----- MATERIAL FOR THIS TASK -----

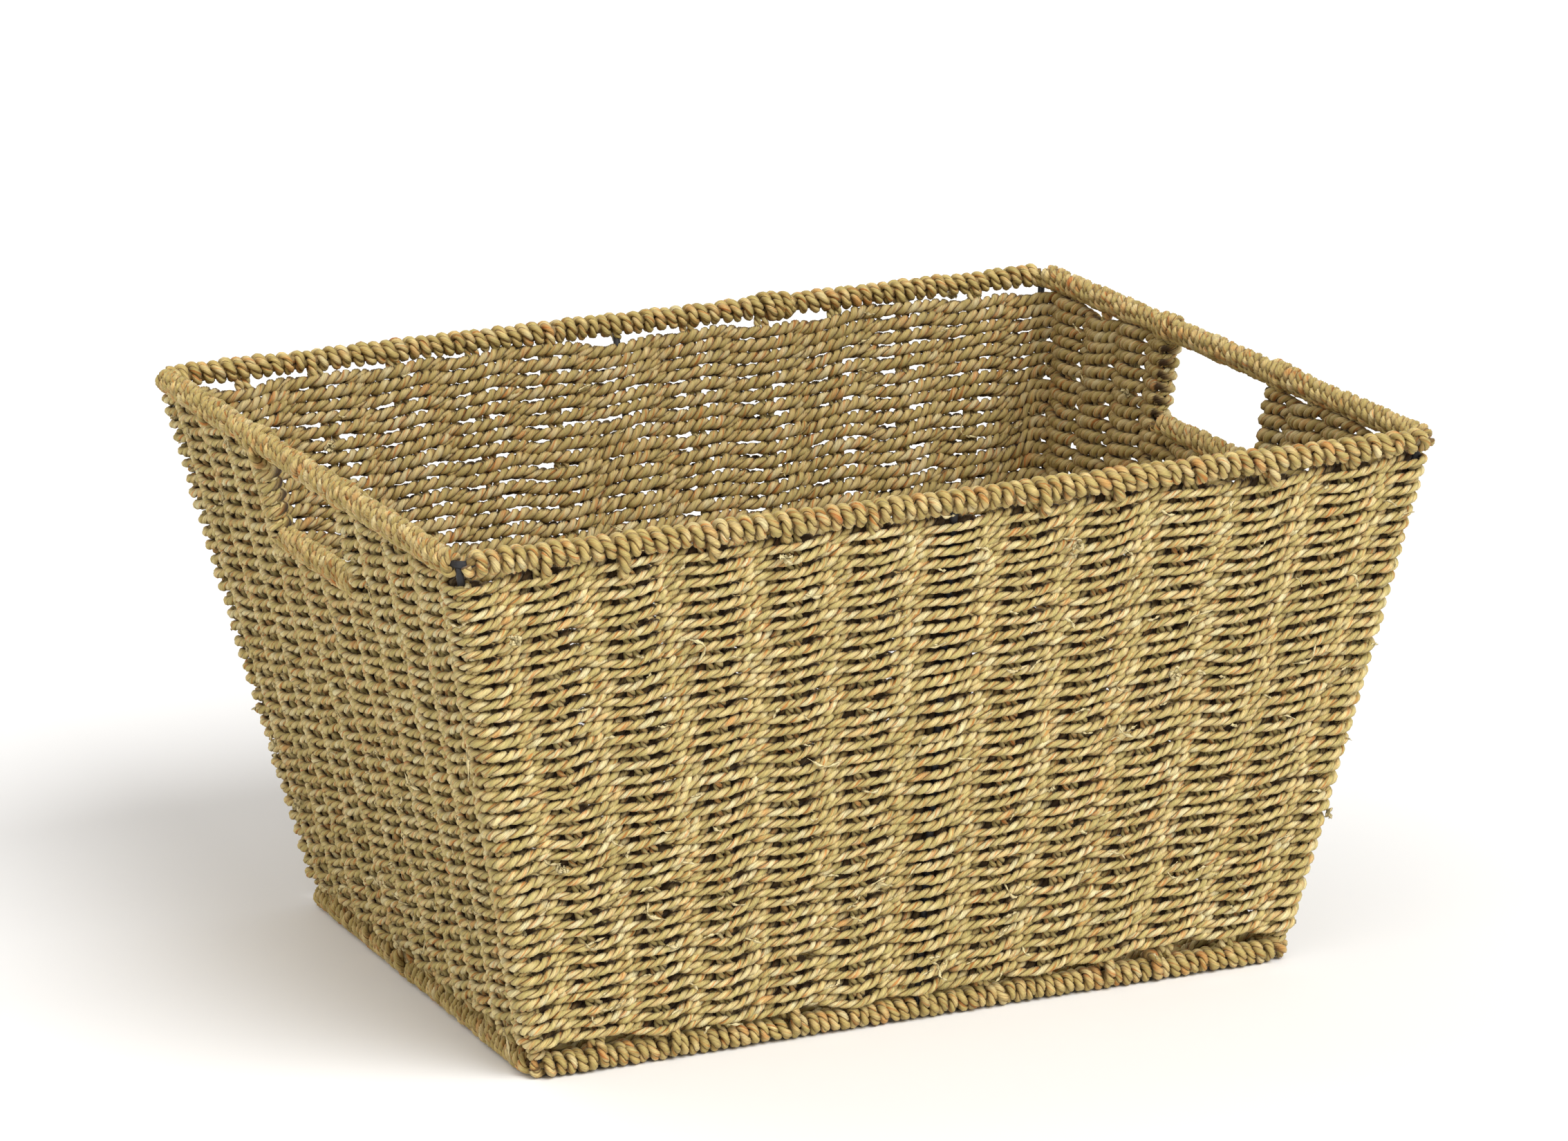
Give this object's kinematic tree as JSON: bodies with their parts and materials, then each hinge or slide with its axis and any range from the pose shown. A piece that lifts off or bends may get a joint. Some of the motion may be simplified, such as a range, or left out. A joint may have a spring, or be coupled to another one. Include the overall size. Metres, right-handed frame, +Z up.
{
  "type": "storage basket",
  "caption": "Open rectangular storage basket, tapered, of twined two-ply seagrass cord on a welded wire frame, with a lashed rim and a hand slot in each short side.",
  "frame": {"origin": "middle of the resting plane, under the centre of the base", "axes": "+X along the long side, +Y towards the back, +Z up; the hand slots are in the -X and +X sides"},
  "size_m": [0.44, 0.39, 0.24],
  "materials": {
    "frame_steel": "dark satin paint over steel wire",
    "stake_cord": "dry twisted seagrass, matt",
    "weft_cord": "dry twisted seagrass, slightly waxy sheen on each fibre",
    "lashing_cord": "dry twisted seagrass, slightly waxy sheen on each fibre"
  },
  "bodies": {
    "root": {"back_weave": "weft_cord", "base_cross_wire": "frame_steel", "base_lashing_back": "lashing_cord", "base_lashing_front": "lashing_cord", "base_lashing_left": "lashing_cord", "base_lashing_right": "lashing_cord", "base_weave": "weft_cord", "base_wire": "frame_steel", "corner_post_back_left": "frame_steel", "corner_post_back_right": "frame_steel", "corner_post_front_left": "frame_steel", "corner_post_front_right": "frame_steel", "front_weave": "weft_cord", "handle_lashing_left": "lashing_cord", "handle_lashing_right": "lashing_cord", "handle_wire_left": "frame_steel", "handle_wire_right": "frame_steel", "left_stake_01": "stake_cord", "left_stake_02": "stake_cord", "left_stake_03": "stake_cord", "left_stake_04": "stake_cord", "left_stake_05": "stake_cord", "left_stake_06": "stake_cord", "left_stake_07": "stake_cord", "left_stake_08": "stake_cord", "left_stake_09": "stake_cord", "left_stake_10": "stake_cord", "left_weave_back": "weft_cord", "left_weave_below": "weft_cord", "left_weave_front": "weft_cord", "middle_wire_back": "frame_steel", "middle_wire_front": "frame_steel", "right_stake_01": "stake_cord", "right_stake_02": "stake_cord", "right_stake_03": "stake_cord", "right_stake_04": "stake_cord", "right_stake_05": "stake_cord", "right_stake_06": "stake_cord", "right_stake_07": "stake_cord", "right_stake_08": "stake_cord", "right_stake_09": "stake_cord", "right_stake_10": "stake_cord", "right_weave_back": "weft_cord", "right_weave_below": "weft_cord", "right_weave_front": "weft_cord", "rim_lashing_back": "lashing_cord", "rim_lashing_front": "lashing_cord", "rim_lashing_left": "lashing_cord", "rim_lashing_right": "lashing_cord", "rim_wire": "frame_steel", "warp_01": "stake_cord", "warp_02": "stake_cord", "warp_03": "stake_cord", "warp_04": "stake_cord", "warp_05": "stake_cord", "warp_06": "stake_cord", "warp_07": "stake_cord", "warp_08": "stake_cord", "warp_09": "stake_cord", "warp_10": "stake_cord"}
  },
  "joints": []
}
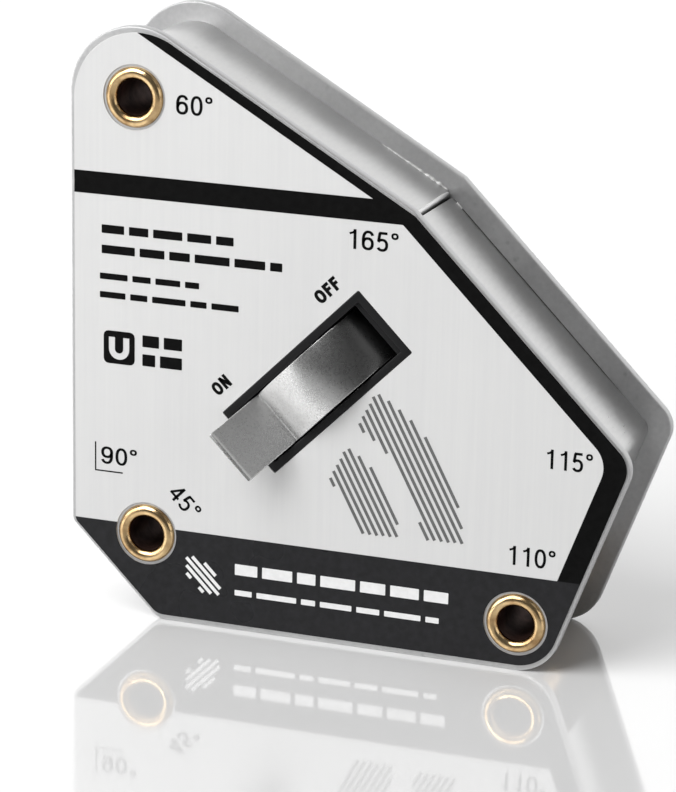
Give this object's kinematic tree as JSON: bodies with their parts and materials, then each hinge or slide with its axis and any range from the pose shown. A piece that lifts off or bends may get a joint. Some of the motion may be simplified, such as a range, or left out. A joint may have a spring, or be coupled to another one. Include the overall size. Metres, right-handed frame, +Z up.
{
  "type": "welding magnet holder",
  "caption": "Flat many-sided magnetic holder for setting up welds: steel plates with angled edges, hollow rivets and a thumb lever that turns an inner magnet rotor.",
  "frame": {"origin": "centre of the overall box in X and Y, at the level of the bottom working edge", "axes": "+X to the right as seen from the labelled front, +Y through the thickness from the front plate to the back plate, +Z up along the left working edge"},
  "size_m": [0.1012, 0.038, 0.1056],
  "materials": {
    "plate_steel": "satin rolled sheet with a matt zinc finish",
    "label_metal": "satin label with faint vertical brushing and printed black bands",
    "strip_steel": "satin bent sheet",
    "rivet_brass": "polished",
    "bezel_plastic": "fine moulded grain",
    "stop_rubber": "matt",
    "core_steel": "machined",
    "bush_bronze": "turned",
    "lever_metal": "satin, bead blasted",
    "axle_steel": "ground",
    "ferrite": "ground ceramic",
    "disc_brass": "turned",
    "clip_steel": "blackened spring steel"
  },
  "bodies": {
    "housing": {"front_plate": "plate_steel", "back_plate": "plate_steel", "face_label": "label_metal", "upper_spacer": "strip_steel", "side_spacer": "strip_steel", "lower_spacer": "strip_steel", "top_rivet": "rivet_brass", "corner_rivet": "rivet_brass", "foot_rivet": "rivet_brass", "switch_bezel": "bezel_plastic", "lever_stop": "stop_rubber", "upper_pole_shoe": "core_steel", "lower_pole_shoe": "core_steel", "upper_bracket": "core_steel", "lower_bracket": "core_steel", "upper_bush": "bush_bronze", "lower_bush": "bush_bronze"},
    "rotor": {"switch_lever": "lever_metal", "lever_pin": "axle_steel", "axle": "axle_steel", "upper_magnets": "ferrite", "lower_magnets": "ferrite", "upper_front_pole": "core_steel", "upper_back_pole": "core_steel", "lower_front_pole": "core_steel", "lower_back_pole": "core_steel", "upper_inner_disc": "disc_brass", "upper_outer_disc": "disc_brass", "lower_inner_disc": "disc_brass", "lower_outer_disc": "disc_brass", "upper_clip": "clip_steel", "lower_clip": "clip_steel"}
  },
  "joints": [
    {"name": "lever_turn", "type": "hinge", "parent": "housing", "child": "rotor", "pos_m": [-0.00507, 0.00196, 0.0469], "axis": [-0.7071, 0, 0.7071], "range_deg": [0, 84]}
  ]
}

-----

:: SET EXERCISE ::
Recopy the whole listing exactly.

:: EXERCISE OUTPUT ::
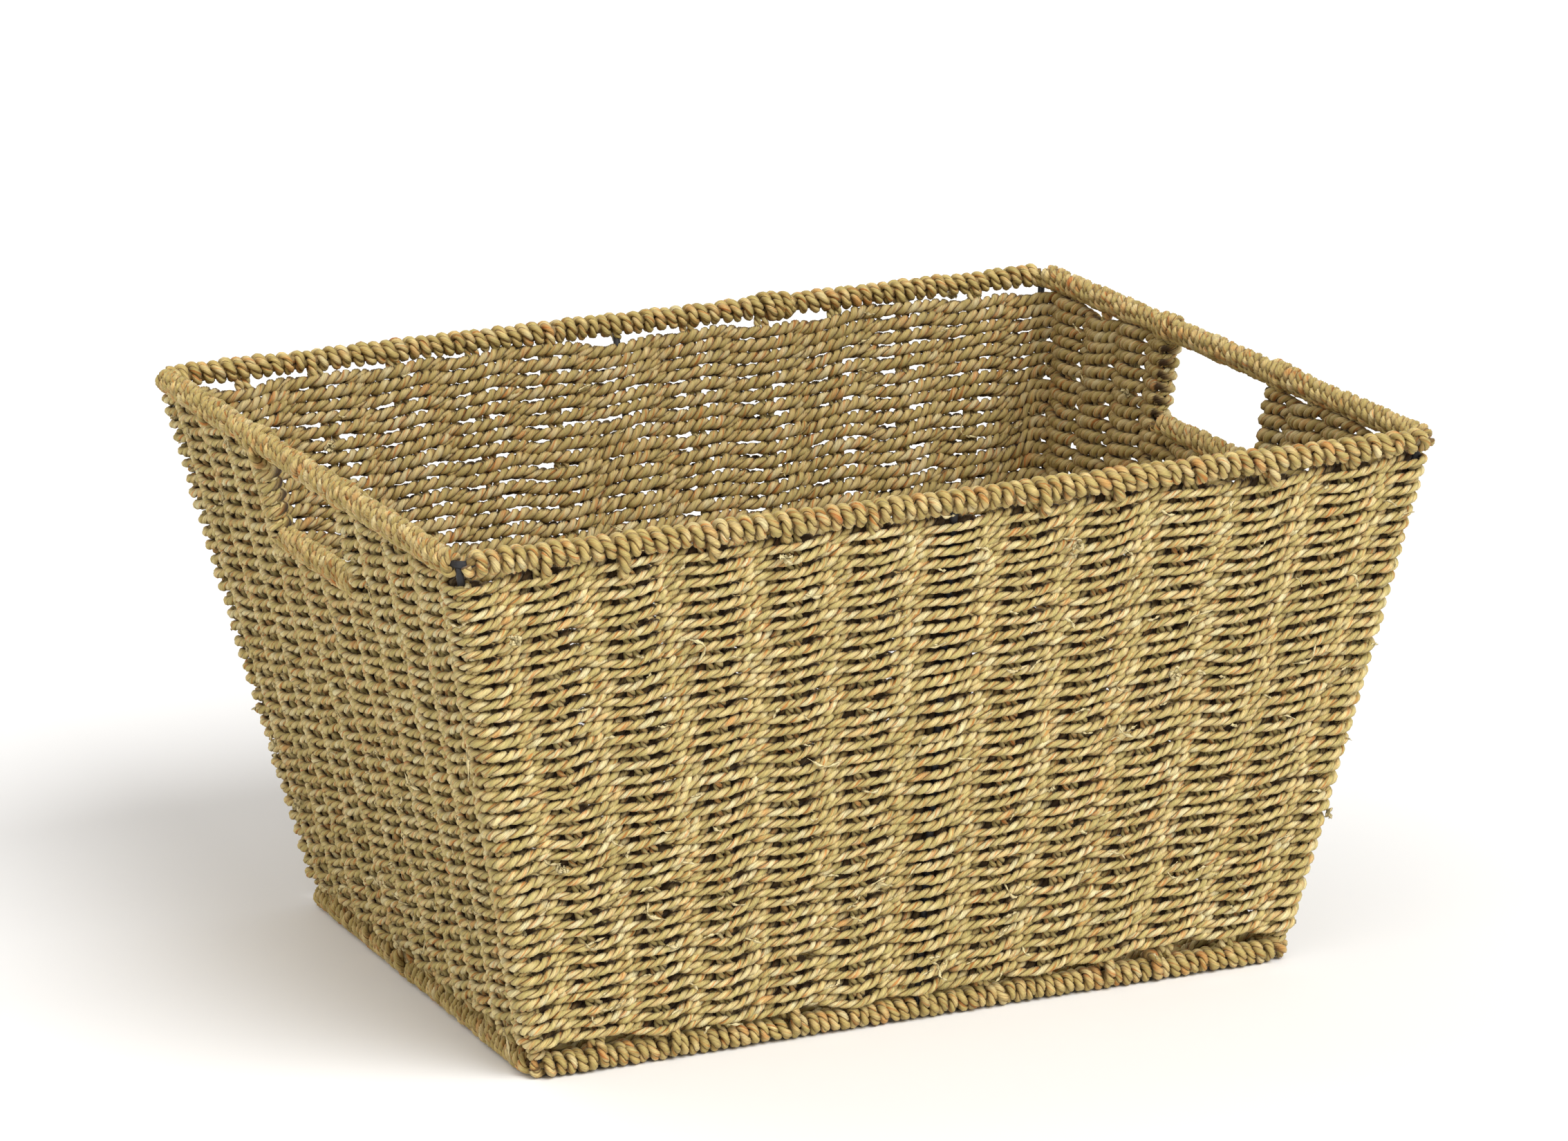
Give this object's kinematic tree as JSON: bodies with their parts and materials, then each hinge or slide with its axis and any range from the pose shown. A piece that lifts off or bends may get a joint. Some of the motion may be simplified, such as a range, or left out. A joint may have a spring, or be coupled to another one. Include the overall size. Metres, right-handed frame, +Z up.
{
  "type": "storage basket",
  "caption": "Open rectangular storage basket, tapered, of twined two-ply seagrass cord on a welded wire frame, with a lashed rim and a hand slot in each short side.",
  "frame": {"origin": "middle of the resting plane, under the centre of the base", "axes": "+X along the long side, +Y towards the back, +Z up; the hand slots are in the -X and +X sides"},
  "size_m": [0.44, 0.39, 0.24],
  "materials": {
    "frame_steel": "dark satin paint over steel wire",
    "stake_cord": "dry twisted seagrass, matt",
    "weft_cord": "dry twisted seagrass, slightly waxy sheen on each fibre",
    "lashing_cord": "dry twisted seagrass, slightly waxy sheen on each fibre"
  },
  "bodies": {
    "root": {"back_weave": "weft_cord", "base_cross_wire": "frame_steel", "base_lashing_back": "lashing_cord", "base_lashing_front": "lashing_cord", "base_lashing_left": "lashing_cord", "base_lashing_right": "lashing_cord", "base_weave": "weft_cord", "base_wire": "frame_steel", "corner_post_back_left": "frame_steel", "corner_post_back_right": "frame_steel", "corner_post_front_left": "frame_steel", "corner_post_front_right": "frame_steel", "front_weave": "weft_cord", "handle_lashing_left": "lashing_cord", "handle_lashing_right": "lashing_cord", "handle_wire_left": "frame_steel", "handle_wire_right": "frame_steel", "left_stake_01": "stake_cord", "left_stake_02": "stake_cord", "left_stake_03": "stake_cord", "left_stake_04": "stake_cord", "left_stake_05": "stake_cord", "left_stake_06": "stake_cord", "left_stake_07": "stake_cord", "left_stake_08": "stake_cord", "left_stake_09": "stake_cord", "left_stake_10": "stake_cord", "left_weave_back": "weft_cord", "left_weave_below": "weft_cord", "left_weave_front": "weft_cord", "middle_wire_back": "frame_steel", "middle_wire_front": "frame_steel", "right_stake_01": "stake_cord", "right_stake_02": "stake_cord", "right_stake_03": "stake_cord", "right_stake_04": "stake_cord", "right_stake_05": "stake_cord", "right_stake_06": "stake_cord", "right_stake_07": "stake_cord", "right_stake_08": "stake_cord", "right_stake_09": "stake_cord", "right_stake_10": "stake_cord", "right_weave_back": "weft_cord", "right_weave_below": "weft_cord", "right_weave_front": "weft_cord", "rim_lashing_back": "lashing_cord", "rim_lashing_front": "lashing_cord", "rim_lashing_left": "lashing_cord", "rim_lashing_right": "lashing_cord", "rim_wire": "frame_steel", "warp_01": "stake_cord", "warp_02": "stake_cord", "warp_03": "stake_cord", "warp_04": "stake_cord", "warp_05": "stake_cord", "warp_06": "stake_cord", "warp_07": "stake_cord", "warp_08": "stake_cord", "warp_09": "stake_cord", "warp_10": "stake_cord"}
  },
  "joints": []
}
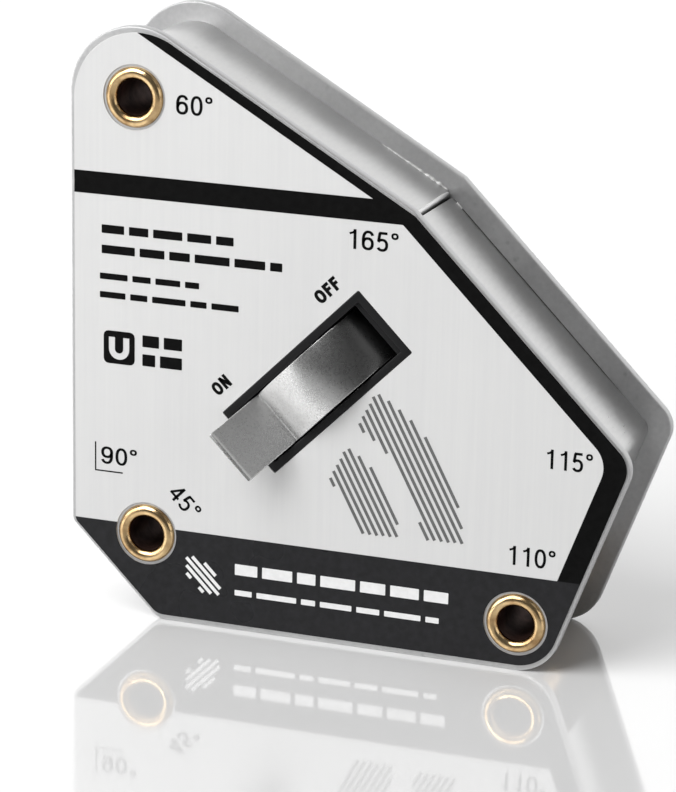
Give this object's kinematic tree as JSON: bodies with their parts and materials, then each hinge or slide with its axis and any range from the pose shown. A piece that lifts off or bends may get a joint. Some of the motion may be simplified, such as a range, or left out. A joint may have a spring, or be coupled to another one. Include the overall size. Metres, right-handed frame, +Z up.
{
  "type": "welding magnet holder",
  "caption": "Flat many-sided magnetic holder for setting up welds: steel plates with angled edges, hollow rivets and a thumb lever that turns an inner magnet rotor.",
  "frame": {"origin": "centre of the overall box in X and Y, at the level of the bottom working edge", "axes": "+X to the right as seen from the labelled front, +Y through the thickness from the front plate to the back plate, +Z up along the left working edge"},
  "size_m": [0.1012, 0.038, 0.1056],
  "materials": {
    "plate_steel": "satin rolled sheet with a matt zinc finish",
    "label_metal": "satin label with faint vertical brushing and printed black bands",
    "strip_steel": "satin bent sheet",
    "rivet_brass": "polished",
    "bezel_plastic": "fine moulded grain",
    "stop_rubber": "matt",
    "core_steel": "machined",
    "bush_bronze": "turned",
    "lever_metal": "satin, bead blasted",
    "axle_steel": "ground",
    "ferrite": "ground ceramic",
    "disc_brass": "turned",
    "clip_steel": "blackened spring steel"
  },
  "bodies": {
    "housing": {"front_plate": "plate_steel", "back_plate": "plate_steel", "face_label": "label_metal", "upper_spacer": "strip_steel", "side_spacer": "strip_steel", "lower_spacer": "strip_steel", "top_rivet": "rivet_brass", "corner_rivet": "rivet_brass", "foot_rivet": "rivet_brass", "switch_bezel": "bezel_plastic", "lever_stop": "stop_rubber", "upper_pole_shoe": "core_steel", "lower_pole_shoe": "core_steel", "upper_bracket": "core_steel", "lower_bracket": "core_steel", "upper_bush": "bush_bronze", "lower_bush": "bush_bronze"},
    "rotor": {"switch_lever": "lever_metal", "lever_pin": "axle_steel", "axle": "axle_steel", "upper_magnets": "ferrite", "lower_magnets": "ferrite", "upper_front_pole": "core_steel", "upper_back_pole": "core_steel", "lower_front_pole": "core_steel", "lower_back_pole": "core_steel", "upper_inner_disc": "disc_brass", "upper_outer_disc": "disc_brass", "lower_inner_disc": "disc_brass", "lower_outer_disc": "disc_brass", "upper_clip": "clip_steel", "lower_clip": "clip_steel"}
  },
  "joints": [
    {"name": "lever_turn", "type": "hinge", "parent": "housing", "child": "rotor", "pos_m": [-0.00507, 0.00196, 0.0469], "axis": [-0.7071, 0, 0.7071], "range_deg": [0, 84]}
  ]
}